ワッキー いや、みなさんが知っているくらいの知識しかありませんでした。役をもらってから初めて本を読んだり、特攻隊基地のあった知覧(鹿児島)に行って知識を増やしていった感じです。さまざまな資料が展示してある知覧特攻平和会館にも行って、そこで特攻隊員たちの遺書にも初めて触れました。隊員たちの平均年齢って17、18歳なんですけど、とにかく達筆で。内容もしっかりしている。そのことにびっくりして。
――特攻隊の話は、普通の人は容易に語れない世界だと思うんです。あまりにも重過ぎるし、センシティブな面もあるので。
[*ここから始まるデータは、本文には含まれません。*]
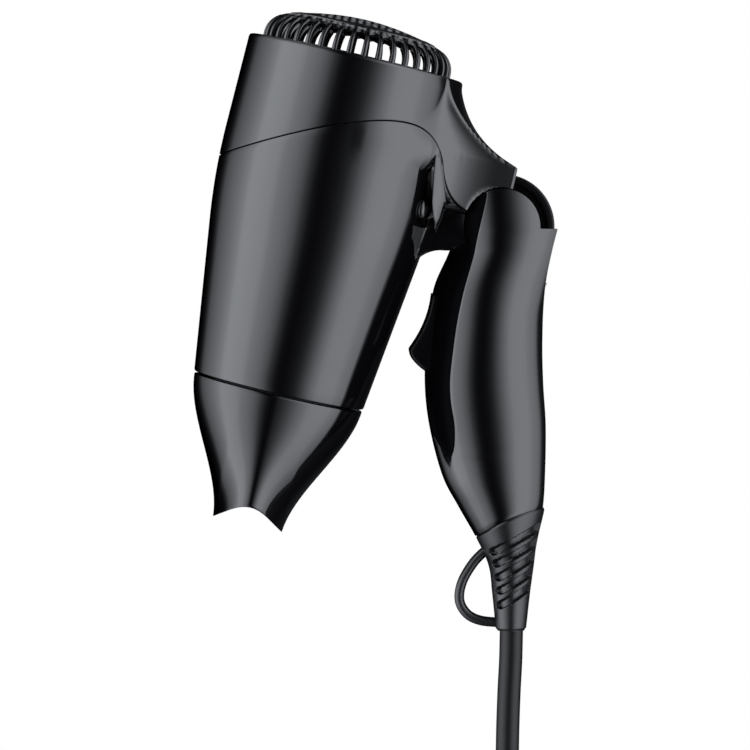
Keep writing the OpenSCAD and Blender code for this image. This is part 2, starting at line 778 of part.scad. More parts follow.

ワッキー だから、僕もプロデューサーを引き受けるに当たって、特攻隊で生き残った人に話を聞きにいったんです。靖国神社へ行って、こういう芝居をしているので、誰か紹介してくれませんか、とお願いして。そうしたら埼玉に住んでいる上野さんという方につないでくれて。上野さんはもともと特攻隊員ではなかったんです。特攻隊がどんな戦果を上げたかを上から見守る役割を担っていた。ただ、そんな上野さんも最後の最後、8月14日に出撃命令が下って。その翌日に終戦を迎えて、一命だけは取り留めたんだそうです。